Barreda estaba molesto. De postre pidió un almendrado y mientras lo comía despacio, dos mujeres se acercaron a saludar a Berta. Eran dos ex docentes que trabajaron con ella. Antes de irnos, Barreda fue al baño y en el camino se quedó sorprendido por un pozo espejado que conducía a una especie de túnel.

–Es como un boquete. Capaz que da a la bóveda de un banco. ¡No! Ya sé. Es la cueva de Hannibal Lecter. Qué peliculón es El silencio de los inocentes, pero Berta ni sabe de lo que hablo porque no la vio. Me intriga ese sótano. Pero mejor no bajemos que nos morfa crudo.

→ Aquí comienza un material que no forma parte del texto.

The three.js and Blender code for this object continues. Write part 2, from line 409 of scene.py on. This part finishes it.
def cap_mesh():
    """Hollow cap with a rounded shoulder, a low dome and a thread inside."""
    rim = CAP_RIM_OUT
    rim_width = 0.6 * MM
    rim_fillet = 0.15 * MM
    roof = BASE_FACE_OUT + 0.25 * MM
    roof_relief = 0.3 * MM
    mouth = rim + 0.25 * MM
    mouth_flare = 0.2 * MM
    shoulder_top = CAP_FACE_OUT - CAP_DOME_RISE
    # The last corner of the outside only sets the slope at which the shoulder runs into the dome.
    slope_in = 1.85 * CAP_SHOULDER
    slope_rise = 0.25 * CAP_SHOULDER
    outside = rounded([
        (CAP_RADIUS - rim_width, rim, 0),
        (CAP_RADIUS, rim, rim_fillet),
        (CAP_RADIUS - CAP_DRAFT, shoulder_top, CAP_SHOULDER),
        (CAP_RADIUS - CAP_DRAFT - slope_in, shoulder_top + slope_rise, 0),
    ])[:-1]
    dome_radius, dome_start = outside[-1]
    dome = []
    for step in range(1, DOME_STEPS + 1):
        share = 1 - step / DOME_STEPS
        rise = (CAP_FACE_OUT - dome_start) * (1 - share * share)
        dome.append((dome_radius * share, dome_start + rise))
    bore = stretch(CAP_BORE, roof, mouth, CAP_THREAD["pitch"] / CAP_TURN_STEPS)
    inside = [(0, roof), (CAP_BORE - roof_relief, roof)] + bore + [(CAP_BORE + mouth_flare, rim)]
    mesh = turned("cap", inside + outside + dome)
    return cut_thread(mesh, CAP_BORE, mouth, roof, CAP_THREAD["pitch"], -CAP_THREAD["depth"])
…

Nos despedimos en la puerta. Ellos tomaron un taxi hacia Belgrano. Iban a dormir la siesta. En el camino, cuando el taxista descubrió que era Barreda y Berta le dijo que era su cumpleaños, le regaló un libro con letras de tango.

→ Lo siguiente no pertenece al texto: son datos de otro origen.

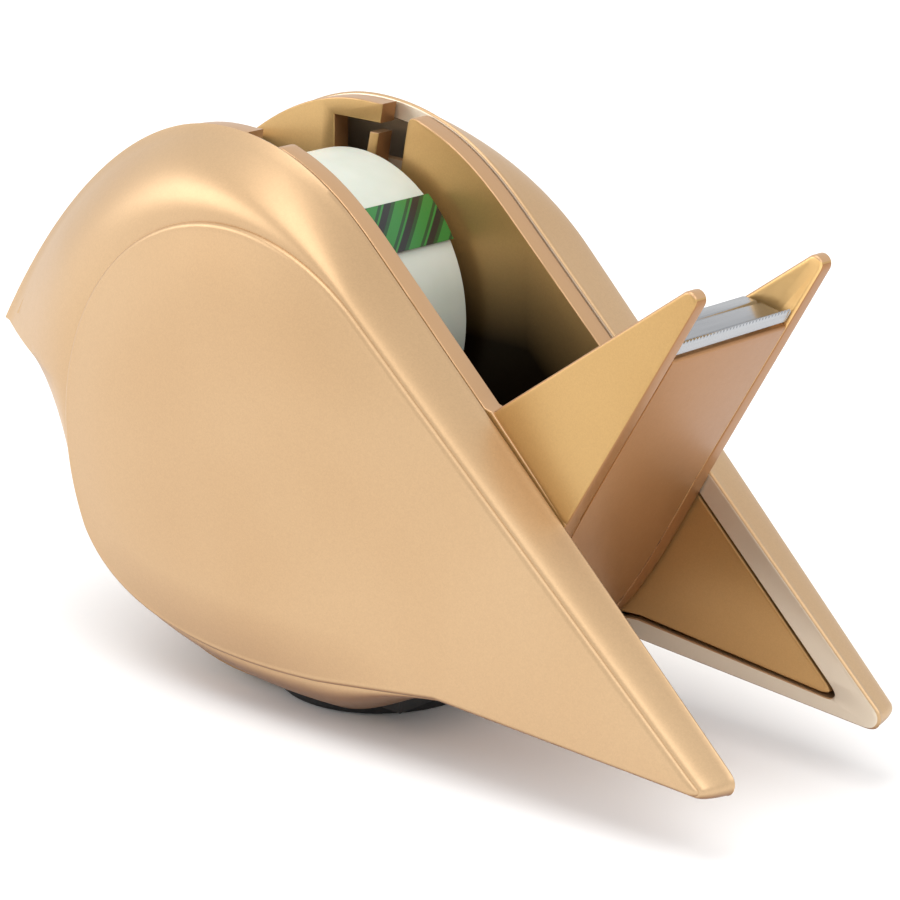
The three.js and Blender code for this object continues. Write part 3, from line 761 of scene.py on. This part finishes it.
RINGS, FLOOR_POINT, TOP_POINT = shell_points()
for side, name in ((1, "right"), (-1, "left")):
    ends = [at(p[0], side * p[1], p[2]) for p in (FLOOR_POINT, TOP_POINT)]
    pocket = sided(plate_rings(pocket_loop(), SEAM_Y + 0.02, SEAM_Y + 1.4, 0.1), side)
    parts = [loft(sided(RINGS, side), *ends), loft(pocket)]
    finish(make(f"{name}_shell_body", *join_lofts(parts)), f"{name}_shell")


# ---- Inner frames with their ears ----
def belly(inset, n):
    """The belly's rear line, from the ears' base down to the base, moved inwards by an inset."""
    top = (EAR_BASE_LOW[0] - 0.862 * inset, EAR_BASE_LOW[1] + 0.507 * inset)
    bend = (103.5 - 0.862 * inset, 20.2 + 0.507 * inset)
    sweep = (96 - 0.5 * inset, 6 + 0.86 * inset)
    base = (84.0, 4.4 + inset)
    return cubic(top, bend, sweep, base, n) + [base]


def frame_loop():
    """The frame's plate: its top edge, the axle slot, the window with its spring finger, the head,
    the breast and the belly."""
    back, crest, head, breast, bottom, rise = outline_curves(GAP)[:6]
    run = hypot(*SLOT_RUN)
    along = (SLOT_RUN[0] / run, SLOT_RUN[1] / run)
    across = (along[1], -along[0])

    def slot_edge(side, z):
        reach = (z - ROLL_Z - side * SLOT_HALF * across[1]) / along[1]
        return (ROLL_U + reach * along[0] + side * SLOT_HALF * across[0], z)

    turn = degrees(atan2(across[1], across[0]))
    right, left = slot_edge(1, 78.6), slot_edge(-1, 79.2)
    start = [p for p in back if p[0] < EAR_BASE_TOP[0]]
    before = [p for p in crest if p[0] > right[0] + 1.4]
    after = [p for p in crest if p[0] < left[0] - 0.3]
    slot_bottom = arc((ROLL_U, ROLL_Z), SLOT_HALF, turn, turn - 180, 16)
    window = [(50.9, FINGER_TOP_Z), (48.2, 63.0), (43.6, 63.0), (43.6, WINDOW_TOP_Z)]
    finger = [slot_edge(-1, FINGER_TOP_Z)] + window + [slot_edge(-1, WINDOW_TOP_Z)]
    shoulder = quadratic(before[-1], right, slot_edge(1, 76.8), 6)
    top = [EAR_BASE_TOP] + start + before[:-1] + shoulder + [slot_edge(1, 76.8)]
    opening = slot_bottom + finger + [left] + after
    return top + opening + head + breast + bottom + rise[:11] + list(reversed(belly(0.0, 48)))


def lean(u, y, z):
    t = max(0.0, (z - EAR_BASE_LOW[1]) / (EAR_TIP[1] - EAR_BASE_LOW[1]))
    depth = (FRAME_OUT - y) * (1 - (1 - EAR_TIP_T / FRAME_T) * t)
    return (u, FRAME_OUT - EAR_LEAN * t - depth, z)


EAR_SLOPE = (EAR_TIP[0] - EAR_BASE_LOW[0]) / (EAR_TIP[1] - EAR_BASE_LOW[1])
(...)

–Maestro, elija una que la canto.

Y después de hojear el libro, Barreda le pidió que cantara “Desencuentro”, de Cátulo Castillo.

El taxista cantó con su vozarrón. Barreda lo hacía casi en voz baja, aunque levantaba el tono en el estribillo:

Estás desorientado y no sabés qué “trole” hay que tomar para seguir. Y en este desencuentro con la fe querés cruzar el mar

y no podés. (…)

¡Qué desencuentro!

¡Si hasta Dios está lejano!

Llorás por dentro, todo es cuento, todo es

vil. (…)

Por eso en tu total fracaso de vivir, ni el tiro del final te va a salir.

Es probable que Barreda se haya identificado con la letra. Parte de su vida fue un tango. Un tango que terminó en tragedia. Ahora, en los últimos años de su vida, cuando otros hombres se entregan mansamente a la muerte y recuerdan con nostalgia su pasado, Barreda se sentía como quien nada contra la corriente. No tenía mucho para recordar. Quería deshacerse de su pasado. Como si lo malo le hubiese ocurrido a otro. Cuando los dejó en la puerta de su casa, el taxista le pidió un autógrafo. Barreda lo complació con desgano. Su cumpleaños había terminado. Y al otro día no tenía nada que festejar. Era el Día del Padre.